Year 1 cash is the anchor; year 4 is optional unless the company has already proven retention and liquidity. That is the part people dislike because it removes romance from the decision.
Year 1 should capture base, target bonus, sign-on, relocation, and any guaranteed first-year cash. That is what you can actually bank if the team changes, the manager leaves, or the market turns. Year 4 should capture vesting completion, expected refreshers, and the likely value of staying long enough to matter. If the model assumes a refresh in month 18, write that down as an assumption, not a fact.
A lot of candidates make the same mistake: they use the farthest-out value to justify the closest-out decision. That is backwards. A four-year grant does not help if you leave in 14 months. A refresh policy that exists only in recruiter language does not belong in the core math. A promotion that “usually happens” after 18 months is not a schedule.
Not the full grant, but the portion you will probably vest before your life changes. Not the promotion story, but the actual review cycle. Not the upside curve, but the point where cash becomes real.
A sheet that is honest about time should show year 1, year 2, and year 4 separately. That makes the tradeoff visible. Some offers are front-loaded. Some are back-loaded. Some are balanced but slow. If you are moving from a stable job into a risky one, year 1 matters more. If you are already committed to a 3-year run, year 4 matters more. The sheet should not pretend those are the same decision.
When candidates ask whether a spreadsheet can compare offers fairly, the answer is yes, but only if they stop treating all years as equal. The first year is about survival and fit. The fourth year is about retention and comp compounding. Confusing those two is how people pick the wrong job for the wrong reason.
When does the spreadsheet change the decision and when does it not?
The spreadsheet changes the decision when the offers are close enough that judgment, not arithmetic, should decide. It does not change the decision when one offer is clearly better on guaranteed value and the other is only better in storytelling.

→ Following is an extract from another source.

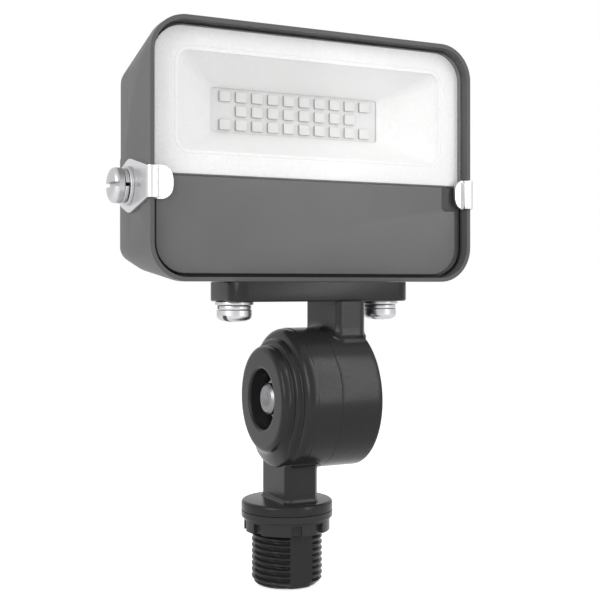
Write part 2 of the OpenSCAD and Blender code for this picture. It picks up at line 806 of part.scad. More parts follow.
module plate_gasket() {
    color([0.1, 0.1, 0.1]) difference() {
        translate([0, 0, head_z0 - plate_gasket_t]) linear_extrude(height = plate_gasket_t)
            gasket_outline();
        translate([wire_x, wire_y, 0]) cylinder(r = wireway_d / 2 + 1.6, h = 2 * head_z0);
    }
}

// Rubber grommet that lines the housing's lead hole
module wire_grommet() {
    r = wireway_d / 2 + 1.6;
    color([0.1, 0.1, 0.1]) translate([wire_x, wire_y, head_z0]) difference() {
        cylinder(r = r - running, h = bay_z0 - head_z0 + 0.8);
        translate([0, 0, -1]) cylinder(r = wireway_d / 2 - 0.4, h = bay_z0 - head_z0 + 3);
    }
}

module plate_washers() {
    color([0.72, 0.72, 0.73]) at_plate_screws(washer_t) flat_washer();
}

module plate_spring_washers() {
    color([0.7, 0.7, 0.72]) at_plate_screws(washer_t + spring_t) spring_washer();
}

module plate_screws() {
    color([0.78, 0.78, 0.8]) at_plate_screws(washer_t + spring_t)
        domed_screw(washer_t + spring_t + plate_t + plate_hole_h - 0.5);
}

// Lower casting: the drum's tiered left half, its stem, the flange and the spigot
module knuckle_lower() {
    len = lower_half_t - seam_gap / 2;
    stem_z1 = axis_h - recess_d / 2 - cavity_wall;
    profile = concat(
        [[0, 0]],
        quarter(drum_r - tier1_in, 0, tier1_round),
        quarter(drum_r - tier2_in, tier2_at, tier2_round),
        quarter(drum_r - tier3_in, tier3_at, tier3_round),
        quarter(drum_r, drum_at, tier3_in),
        [[drum_r, len], [0, len]]
    );
    color([0.24, 0.24, 0.25]) difference() {
        union() {
            on_joint(lower_face_x) rotate_extrude() polygon(profile);
            translate([0, 0, flange_t - 1]) linear_extrude(height = stem_z1 - flange_t + 1)
                stem_section(lower_stem_w, lower_stem_d, stem_bevel);
            hull() {
                translate([0, 0, flange_t - 0.1]) linear_extrude(height = 0.1)
                    stem_section(lower_stem_w + 2 * flare, lower_stem_d + 2 * flare,
                        stem_bevel + flare / 2);
                translate([0, 0, flange_t + flare]) linear_extrude(height = 0.1)
                    stem_section(lower_stem_w, lower_stem_d, stem_bevel);
            }
            rotate_extrude() polygon(concat(
                [[0, 0], [flange_d / 2, 0]],
                quarter_back(flange_d / 2, flange_t, edge_r), [[0, flange_t]]
            ));
            spigot();
        }
        // Bore for the leads, which narrows through the stem
        translate([0, 0, -spigot_len - 1]) cylinder(d = spigot_bore_d, h = spigot_len + 1);
        translate([0, 0, -1]) cylinder(d = wireway_d, h = axis_h - recess_d / 2 - cavity_wall + 1);
        // Nut's recess, bolt's bore, inner cavity and the seal's groove
        on_joint(lower_face_x - 1) cylinder(d = recess_d, h = nut_recess + 1);
        on_joint(lower_face_x) cylinder(r = bolt_d / 2 + running, h = lower_half_t + 1);
        on_joint(lower_face_x + len - cavity_depth)
            ring(drum_r - 6.2, recess_d / 2 + cavity_wall, cavity_depth + 1);
        on_joint(lower_face_x + len - seal_groove) ring(seal_mid + 1, seal_mid - 1, seal_groove + 1);
    }
}

seal_mid = drum_r - 3.6;

// Threaded spigot with its milled flat, in plain form.
// Behind the locknut the thread runs out into a slightly thinner neck.
module spigot() {
    neck_h = nut_h - nut_top + 0.2;
    difference() {
        union() {
            translate([0, 0, -neck_h]) cylinder(r = thread_d / 2 - neck_in, h = neck_h + eps);
            translate([0, 0, -spigot_len + tip_chamfer])
                cylinder(d = thread_d, h = spigot_len - tip_chamfer - neck_h);
            translate([0, 0, -spigot_len])
                cylinder(d1 = thread_d - 1.6 * tip_chamfer, d2 = thread_d, h = tip_chamfer);
        }
        translate([-thread_d, -thread_d - flat_dist, -spigot_len - 1])
            cube([2 * thread_d, thread_d, spigot_len + 1]);
    }
}

// Bolt through both halves, its head in the right recess and its end in the left
module knuckle_bolt() {
    seat = upper_face_x - upper_recess + bolt_washer_t + 0.1;
    x0 = lower_face_x + bolt_end_in;
    color([0.7, 0.7, 0.71]) union() {
        on_joint(x0) cylinder(d = bolt_d, h = seat - x0 + eps);
        on_joint(seat) cylinder(d = bolt_hex / cos(30), h = min(bolt_head_t, upper_recess - 2), $fn = 6);
    }
}

module knuckle_washer() {
    color([0.6, 0.6, 0.61]) on_joint(upper_face_x - upper_recess + 0.1)
        ring(recess_d / 2 - 0.4, bolt_d / 2 + running, bolt_washer_t);
}

module knuckle_nut() {
    color([0.2, 0.2, 0.2]) on_joint(lower_face_x + nut_recess - jam_nut_t) difference() {
        cylinder(d = bolt_hex / cos(30), h = jam_nut_t, $fn = 6);
        translate([0, 0, -1]) cylinder(r = bolt_d / 2 + running, h = jam_nut_t + 2);
    }
}

// Round seal in the lower half's groove
module knuckle_seal() {
    x = seam_x - seam_gap / 2 - seal_groove + seal_r;
    color([0.08, 0.08, 0.08]) on_joint(x) rotate_extrude()
        translate([seal_mid, 0]) circle(r = seal_r, $fn = 24);
}

// Locknut with a collar and four pairs of notches
module locknut() {
    turn = 5;
    notch_in = thread_d / 2 + 0.9;
    color([0.22, 0.22, 0.23]) translate([0, 0, nut_top - nut_h]) difference() {
        union() {
            cylinder(d = nut_lug_d, h = nut_h);
            translate([0, 0, nut_h - nut_collar_t]) rotate_extrude() polygon(concat(
                [[0, 0]], quarter(flange_d / 2, 0, edge_r / 2),
                [[flange_d / 2, nut_collar_t], [0, nut_collar_t]]
            ));
        }
        translate([0, 0, -1]) cylinder(r = thread_d / 2 + running, h = nut_h + 2);
        for (q = [0:90:270], s = [-0.5, 0.5])
            rotate([0, 0, q + turn + s * nut_pair_angle])
                translate([notch_in, -nut_notch_w / 2, -eps])
                    cube([flange_d, nut_notch_w, nut_h - nut_collar_t - 0.8]);
    }
}

housing();
lens_gasket();
lens();
driver_cover();
reflector();
led_board();
led_chips();
led_board_screws();
led_leads();
driver_board();
driver_transformer();
driver_capacitors();
driver_choke();
driver_terminals();
driver_screws();
clip_left();
clip_right();
clip_screws();
clip_spring_washers();
clip_washers();
knuckle_upper();
plate_gasket();
wire_grommet();
plate_screws();
plate_spring_washers();
plate_washers();
knuckle_lower();
knuckle_bolt();
knuckle_washer();
knuckle_nut();
knuckle_seal();
locknut();
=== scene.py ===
# %% [markdown]
# # A small LED flood light on a threaded knuckle
# The light has three groups of pieces: a die-cast head with its window and
# driver bay, a round knuckle whose two halves turn on a bolt, and a threaded
# spigot with a locknut that fixes it all to a junction box.
# The CAD model fixes every place and size. This notebook dresses it: castings
# get soft edges and powder coat, steel gets grain, and the spigot gets a thread.

import json
import math

import bmesh
import bpy
import numpy as np
from mathutils import Matrix, Vector

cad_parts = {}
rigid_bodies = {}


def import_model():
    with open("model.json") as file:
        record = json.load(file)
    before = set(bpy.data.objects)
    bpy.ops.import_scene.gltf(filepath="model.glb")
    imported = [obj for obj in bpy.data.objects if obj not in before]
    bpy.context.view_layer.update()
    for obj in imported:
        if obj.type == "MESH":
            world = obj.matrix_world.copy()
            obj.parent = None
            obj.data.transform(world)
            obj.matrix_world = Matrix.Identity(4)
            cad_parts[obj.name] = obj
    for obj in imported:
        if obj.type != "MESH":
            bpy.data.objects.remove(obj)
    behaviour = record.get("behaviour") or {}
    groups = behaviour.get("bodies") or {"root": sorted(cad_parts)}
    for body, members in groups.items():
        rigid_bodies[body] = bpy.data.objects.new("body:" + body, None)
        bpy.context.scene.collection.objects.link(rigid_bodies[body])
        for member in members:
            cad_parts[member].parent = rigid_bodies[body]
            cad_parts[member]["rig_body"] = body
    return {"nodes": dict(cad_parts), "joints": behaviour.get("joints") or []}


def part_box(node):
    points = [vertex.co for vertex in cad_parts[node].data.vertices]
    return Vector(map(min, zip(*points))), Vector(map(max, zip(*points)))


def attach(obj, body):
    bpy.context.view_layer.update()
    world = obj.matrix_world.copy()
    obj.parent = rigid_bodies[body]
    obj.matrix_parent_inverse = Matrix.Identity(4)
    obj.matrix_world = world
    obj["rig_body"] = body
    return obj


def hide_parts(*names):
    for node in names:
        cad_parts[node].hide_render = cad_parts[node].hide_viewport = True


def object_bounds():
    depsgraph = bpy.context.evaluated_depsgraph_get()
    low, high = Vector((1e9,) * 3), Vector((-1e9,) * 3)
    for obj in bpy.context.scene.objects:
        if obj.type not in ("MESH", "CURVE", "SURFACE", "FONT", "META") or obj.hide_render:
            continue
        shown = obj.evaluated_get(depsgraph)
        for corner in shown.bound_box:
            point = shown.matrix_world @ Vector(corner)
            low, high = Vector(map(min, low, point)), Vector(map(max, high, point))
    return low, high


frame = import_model()
nodes = frame["nodes"]
cad_low, cad_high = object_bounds()
scene = bpy.context.scene
scene.view_settings.view_transform = "Standard"
MM = 0.001
print("CAD box in mm:", [round(x / MM, 1) for x in (*cad_low, *cad_high)])

# %% [markdown]
# ## Places that come from the frame
# A size that the CAD model already has is read from its nodes, so the dressed
# pieces stay where the solids are when a size changes. All values are in mm.

# %% Read the places
def node_box(name):
    """Lowest and highest corner of a CAD node, in mm."""
    low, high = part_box(name)
    return np.array(low) / MM, np.array(high) / MM


def node_middle(name, axis):
    """The middle of a CAD node along one axis, in mm."""
    low, high = node_box(name)
    return (low[axis] + high[axis]) / 2


def joint_place(name):
    """The named joint's position, in mm."""
    joint = next(j for j in frame["joints"] if j["name"] == name)
    return np.array(joint["pos_m"]) / MM


HEAD_LOW, HEAD_HIGH = node_box("housing")
LENS_LOW, LENS_HIGH = node_box("lens")
COVER_LOW, COVER_HIGH = node_box("driver_cover")
LOWER_LOW, LOWER_HIGH = node_box("knuckle_lower")
UPPER_LOW, UPPER_HIGH = node_box("knuckle_upper")
SEAM_X, _, AXIS_Z = joint_place("head_tilt")
CENTRE_X = node_middle("housing", 0)
RIM_Y = HEAD_LOW[1]
DRUM_R = LOWER_HIGH[1]
print("head centre x", CENTRE_X, "seam x", SEAM_X, "axis z", AXIS_Z)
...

If one package leads by more than $50k in year-1 guaranteed cash, the burden is on the weaker package to prove that the role quality is materially better. If the offers are within $20k, then manager quality, role scope, and team trajectory can reasonably decide it. That is a rough rule, not a law, but it is better than pretending all differences are equal.

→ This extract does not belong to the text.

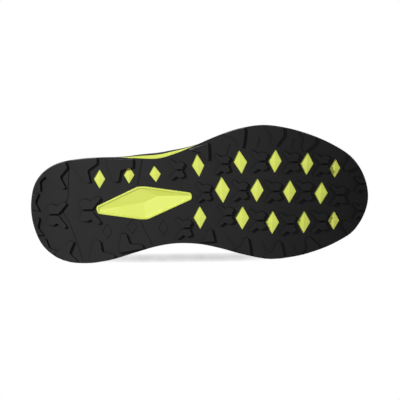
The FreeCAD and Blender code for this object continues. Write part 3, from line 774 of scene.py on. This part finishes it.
# share of the width kept, inset from the edge, share of the wall's height, and flare
MIDSOLE_ROWS = [(0.0, 9, 0, 0), (0.5, 9, 0, 0), (0.86, 6, 0, 0), (1, 2.4, 0, 0.6), (1, 0.9, 0, 0.9),
                (1, 0.5, 0.04, 1), (1, 0.3, 0.14, 1), (1, 0.3, 0.24, 0.95), (1, 0.7, 0.34, 0.9),
                (1, 1.2, 0.42, 0.85), (1, 1.3, 0.48, 0.9), (1, 0.6, 0.53, 1), (1, 0.1, 0.6, 1.1),
                (1, -0.1, 0.7, 1.1), (1, -0.1, 0.84, 0.9), (1, 0.1, 0.95, 0.6), (1, 0.6, 1.0, 0.3),
                (1, 1.2, 1.0, 0), (1, 1.7, 0.96, 0), (1, 2.0, 0.86, 0), (0.97, 2.6, 0.82, 0),
                (0.6, 6, 0.82, 0), (0.0, 8, 0.82, 0)]
LEAN = 2.2                  # how far the side leans in over its height, except at the flare
FLARE, FLARE_MIDDLE, FLARE_REACH = 3.3, -37, 42
ROW_STEPS = 2


def waist_flare(x, y):
    """How far the foam stands past the rubber at the outer waist."""
    share = (x - FLARE_MIDDLE) / FLARE_REACH
    return 0.0 if y > 0 or abs(share) > 1 else FLARE * math.cos(share * math.pi / 2) ** 2


def between(rows, share):
    """Row of a table at a share from 0 to 1, straight between its rows."""
    at = min(share, 0.999999) * (len(rows) - 1)
    i, s = int(at), at - int(at)
    return [a + (b - a) * s for a, b in zip(rows[i], rows[i + 1])]


def sole_point(r, keep, inset, z, flare=0.0):
    """Point at a station of the ring, moved inwards and shrunk onto the middle line."""
    x, y = edge(r)
    nx, ny = outward(r)
    push = waist_flare(x, y) * flare - inset
    x, y = x + nx * push, y + ny * push
    middle = (x + edge((RING - r) % RING)[0]) / 2
    x = middle + (x - middle) * keep
    return Vector((x, spine(x) + (y - spine(x)) * keep, z(x)))


def midsole_point(u, v):
    keep, inset, share, flare = between(MIDSOLE_ROWS, v)
    inset += LEAN * share * (1 - waist_flare(*edge(u * RING)) / FLARE)

    def level(x):
        low = ground(x) + LUG_HEIGHT + RUBBER_SHEET
        return low + (footbed(x) + LIP_HEIGHT - low) * share

    return sole_point(u * RING, keep, inset, level, flare)


midsole_mesh = mapped_grid(RING * 5, (len(MIDSOLE_ROWS) - 1) * ROW_STEPS, midsole_point, True)
piece("midsole_foam", faced_out(midsole_mesh), foam_side, nodes=["midsole"], slot="foam",
      sharp=70.0)

# %% [markdown]
# ## The upper's wall
# The upper is one curved wall. At each station it leaves the sole's edge, leans over the foot and
# ends at the opening, and a cubic curve gives its line between. Any layer of the shoe is then a
# patch of this wall, between two stations and two shares of its height, at some distance out.

# %% Wall of the upper
# x, half width and height of the opening; rise and push of the wall's foot; shoulder and its drop
TOP_LINE = [(-134.0, 0.0, 104.0, 30, 4, 2, 30), (-132.0, 12.0, 103.5, 30, 4, 2, 30),
            (-126.0, 22.0, 101.0, 28, 4, 3, 28), (-112.0, 30.0, 94.0, 27, 3, 4, 25),
            (-94.0, 33.5, 87.5, 26, 2, 4, 22), (-76.0, 33.0, 87.0, 26, 2, 5, 20),
            (-60.0, 29.5, 93.0, 28, 1, 7, 20), (-46.0, 24.0, 102.0, 32, 0, 10, 19),
            (-32.0, 20.5, 100.5, 32, 0, 13, 15), (-18.0, 18.5, 95.5, 30, 0, 15, 12),
            (-3.0, 16.8, 89.5, 28, 0, 16, 9), (12.0, 15.0, 83.5, 26, 0, 18, 7),
            (26.0, 12.6, 78.0, 24, 0, 22, 5), (37.0, 9.5, 73.5, 22, 1, 28, 4),
            (43.0, 6.2, 71.2, 21, 1, 34, 3), (46.0, 3.8, 70.0, 21, 2, 38, 2),
            (47.4, 2.2, 69.5, 21, 2, 41, 2), (48.0, 1.0, 69.3, 21, 2, 43, 2),
            (48.2, 0.0, 69.2, 21, 2, 44, 2)]
UPPER_INSET, UPPER = 5.6, 2.4
FOOT_X, FOOT_Y = inset_ring(UPPER_INSET)
TOPS = ring_of([(x, spine(x) - w, *rest) for x, w, *rest in TOP_LINE],
               [(x, spine(x) + w, *rest) for x, w, *rest in TOP_LINE])
TOP_COLUMNS = list(zip(*TOPS))


def wall(r, t, out=0.0):
    """Point of the upper at station r and share t of its wall, moved outwards by out."""
    fx, fy = smooth(FOOT_X, r), smooth(FOOT_Y, r)
    tx, ty, tz, rise, push, shoulder, drop = (smooth(column, r) for column in TOP_COLUMNS)
    reach = math.hypot(fx - tx, fy - ty)
    fz = footbed(fx) + 0.1
    flat = (reach, reach + push, shoulder, 0.0)
    tall = (fz, fz + rise, tz - drop, tz)
    q = 1 - t
    weights = (q ** 3, 3 * t * q * q, 3 * t * t * q, t ** 3)
    slopes = (-3 * q * q, 3 * q * (1 - 3 * t), 3 * t * (2 - 3 * t), 3 * t * t)
    a, b = (sum(w * p for w, p in zip(weights, row)) for row in (flat, tall))
    da, db = (sum(w * p for w, p in zip(slopes, row)) for row in (flat, tall))
    size = math.hypot(da, db)
    a, b = a + out * db / size, b - out * da / size
    return Vector((tx + (fx - tx) / reach * a, ty + (fy - ty) / reach * a, b))


def wall_normal(r, t):
    across = wall(r + 0.2, t) - wall(r - 0.2, t)
    along = wall(r, t + 0.02) - wall(r, t - 0.02)
    return across.cross(along).normalized()


def side(r, inner):
    """Station r of the outer side, or the matching one of the inner side."""
    return RING - r if inner else r


def value(number, r):
    return number(r) if callable(number) else number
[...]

The spreadsheet also tells you when to stop negotiating. If the final delta is small and the company has already shown its ceiling, more calls will not produce a different answer. If the log shows repeated “needs approval” language with no written movement, you are not in a negotiation. You are in a waiting pattern.
The problem is not your spreadsheet format. The problem is your decision rule. Candidates often build a perfect sheet and then ignore it when the most charming recruiter calls. That is the real test. The point of the template is to protect you from your own optimism.
Not the prettiest offer, but the best downside. Not the largest number, but the cleanest path. Not the most flattering conversation, but the package that survives scrutiny.
A good spreadsheet does one thing that most candidates fail to do: it makes the hidden assumption explicit. If you are assuming a promotion in 12 months, write it. If you are assuming a refresh, write it. If you are assuming liquidity, write it. Once the assumption is visible, it can be judged. That is the whole game.
Preparation Checklist
The spreadsheet only works if the inputs are disciplined. Sloppy inputs produce confident mistakes.
- Create one row per company and one column per fact: level, base, bonus target, sign-on, equity grant, vesting schedule, refresh policy, deadline, and status.
- Separate guaranteed cash from contingent cash. Base and signed cash belong in one bucket. Bonus targets and hoped-for refreshers belong in another.
- Add a negotiation log tab. Record date, channel, person, exact ask, exact response, and next committed action.
- Normalize every offer into year-1 cash and four-year realized value. If the model cannot survive that split, the offer is not understood yet.
- Write one decision rule before you compare anything. For example: “If year-1 guaranteed cash is within $20k, choose scope and manager; if it is over $50k apart, cash wins.”
- Work through a structured preparation system (the PM Interview Playbook covers offer debrief examples and negotiation logs for base, equity, and refreshers in real hiring-loop cases).
- Put one final column in the sheet called “what would change my mind.” If nothing belongs there, you are pretending to deliberate.
Mistakes to Avoid
The common failure is not a bad spreadsheet. It is a dishonest comparison.
- BAD: “Offer A is $420k TC, so it wins.” GOOD: “Offer A is $180k base, $30k sign-on, and $210k RSUs, but Offer B has more guaranteed cash and a cleaner vesting path.”
- BAD: “Recruiter said they can probably make it work.” GOOD: “Recruiter wrote that comp will be reviewed after leveling approval, and the log marks it as unconfirmed until the email arrives.”
- BAD: “I compared the first year only.” GOOD: “I compared year-1 cash, year-2 retention risk, and four-year realized value before I decided.”
FAQ
- Should I rank offers by total comp?
No. Rank them by guaranteed value first, then by role quality. Headline TC hides the differences that matter most, especially when one offer is cash-heavy and the other depends on equity or future refreshers.
- Do I include verbal promises in the spreadsheet?
Yes, but label them as unverified until they are written. A verbal promise is useful as a negotiation signal, not as compensation. If it is not in writing, it does not belong in the final math.
- Is a spreadsheet enough to decide?
No, but it prevents bad decisions from looking organized. The spreadsheet exposes the tradeoff. The final call still depends on whether the role has the manager, scope, and comp structure to justify the risk.